>> Start

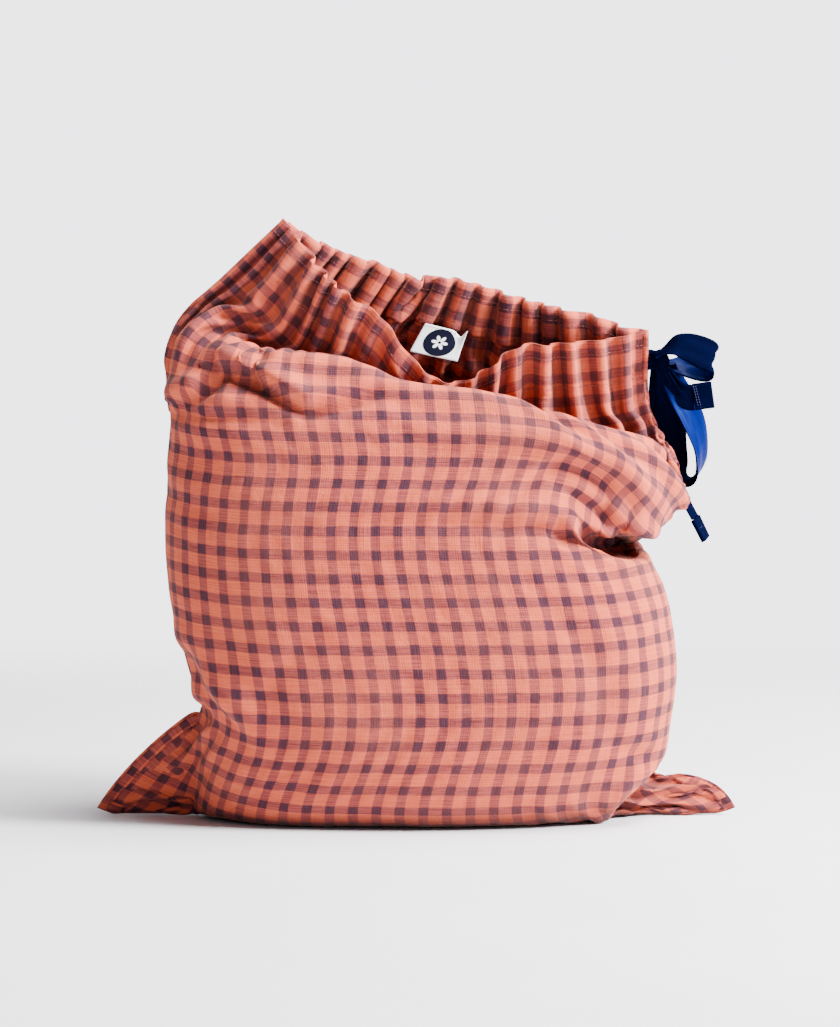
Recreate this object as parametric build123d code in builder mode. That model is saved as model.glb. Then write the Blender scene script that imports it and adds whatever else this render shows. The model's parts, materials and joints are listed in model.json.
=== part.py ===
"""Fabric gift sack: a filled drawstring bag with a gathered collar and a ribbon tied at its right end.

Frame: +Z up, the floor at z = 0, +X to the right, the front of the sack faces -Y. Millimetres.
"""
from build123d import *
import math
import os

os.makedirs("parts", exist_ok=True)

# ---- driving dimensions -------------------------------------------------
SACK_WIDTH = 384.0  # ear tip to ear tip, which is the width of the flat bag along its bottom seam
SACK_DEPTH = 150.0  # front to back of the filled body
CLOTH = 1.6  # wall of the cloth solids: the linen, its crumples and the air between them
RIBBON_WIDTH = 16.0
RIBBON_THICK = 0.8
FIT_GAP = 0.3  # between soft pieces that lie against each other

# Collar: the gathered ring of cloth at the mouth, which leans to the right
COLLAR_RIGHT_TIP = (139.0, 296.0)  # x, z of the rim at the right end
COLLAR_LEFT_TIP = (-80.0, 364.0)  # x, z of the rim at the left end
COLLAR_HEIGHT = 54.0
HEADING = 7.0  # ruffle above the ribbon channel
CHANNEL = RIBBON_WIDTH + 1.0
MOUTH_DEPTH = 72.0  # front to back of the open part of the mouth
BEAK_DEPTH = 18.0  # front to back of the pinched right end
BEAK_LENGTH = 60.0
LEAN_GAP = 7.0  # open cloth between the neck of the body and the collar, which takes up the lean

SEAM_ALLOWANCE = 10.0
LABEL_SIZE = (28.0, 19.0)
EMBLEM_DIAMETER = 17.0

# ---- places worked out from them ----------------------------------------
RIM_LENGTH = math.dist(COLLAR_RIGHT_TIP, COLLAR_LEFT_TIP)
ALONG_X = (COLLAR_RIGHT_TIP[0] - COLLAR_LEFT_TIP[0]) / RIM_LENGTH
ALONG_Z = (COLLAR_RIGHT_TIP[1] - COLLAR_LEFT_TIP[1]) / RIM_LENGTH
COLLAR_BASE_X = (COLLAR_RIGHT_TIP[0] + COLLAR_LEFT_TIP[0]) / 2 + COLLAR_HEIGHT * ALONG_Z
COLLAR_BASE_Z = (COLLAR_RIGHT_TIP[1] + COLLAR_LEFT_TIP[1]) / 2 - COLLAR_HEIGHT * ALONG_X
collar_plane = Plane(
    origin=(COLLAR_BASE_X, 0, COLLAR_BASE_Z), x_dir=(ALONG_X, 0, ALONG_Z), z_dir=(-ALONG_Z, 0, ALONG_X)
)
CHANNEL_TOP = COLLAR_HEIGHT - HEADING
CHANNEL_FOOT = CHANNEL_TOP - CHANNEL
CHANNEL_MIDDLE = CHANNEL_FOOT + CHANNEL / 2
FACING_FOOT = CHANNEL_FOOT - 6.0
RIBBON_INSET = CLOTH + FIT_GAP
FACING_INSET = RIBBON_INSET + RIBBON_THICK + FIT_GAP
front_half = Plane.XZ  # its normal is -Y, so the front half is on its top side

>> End

Prompt -
Please print the material above exactly as it appears, from its first line through the line containing "FIT_GAP = 0.3", inclusive, and stop there.

Written answer -
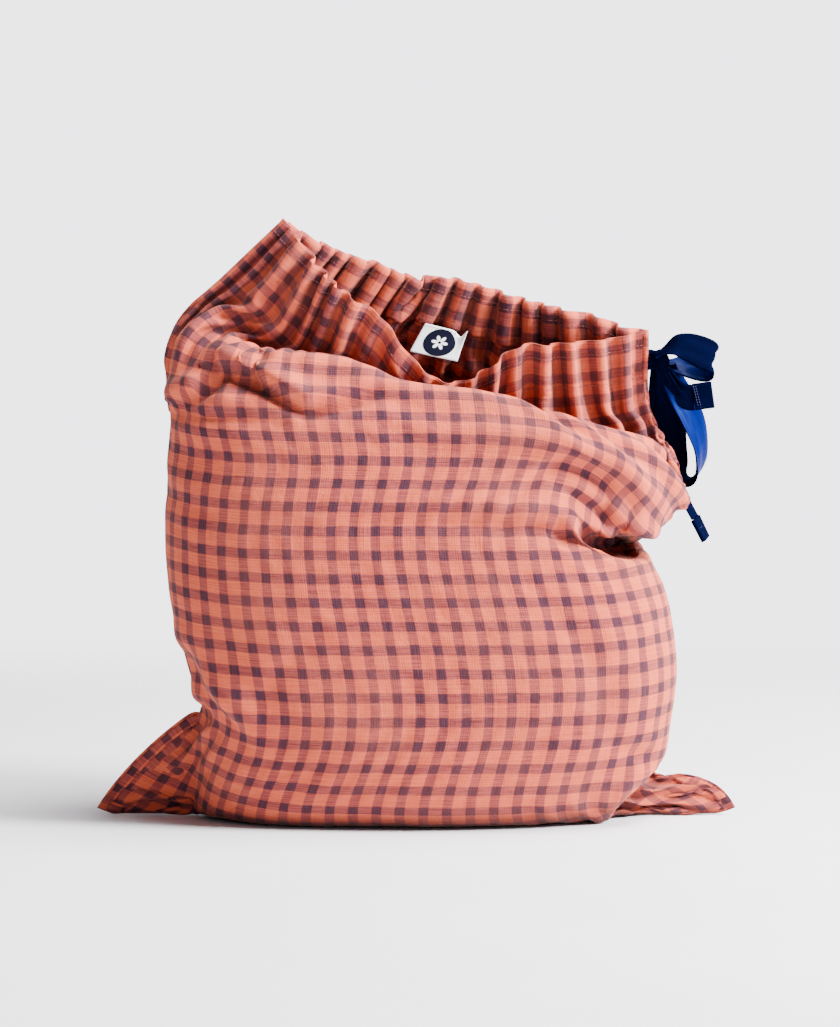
Recreate this object as parametric build123d code in builder mode. That model is saved as model.glb. Then write the Blender scene script that imports it and adds whatever else this render shows. The model's parts, materials and joints are listed in model.json.
=== part.py ===
"""Fabric gift sack: a filled drawstring bag with a gathered collar and a ribbon tied at its right end.

Frame: +Z up, the floor at z = 0, +X to the right, the front of the sack faces -Y. Millimetres.
"""
from build123d import *
import math
import os

os.makedirs("parts", exist_ok=True)

# ---- driving dimensions -------------------------------------------------
SACK_WIDTH = 384.0  # ear tip to ear tip, which is the width of the flat bag along its bottom seam
SACK_DEPTH = 150.0  # front to back of the filled body
CLOTH = 1.6  # wall of the cloth solids: the linen, its crumples and the air between them
RIBBON_WIDTH = 16.0
RIBBON_THICK = 0.8
FIT_GAP = 0.3  # between soft pieces that lie against each other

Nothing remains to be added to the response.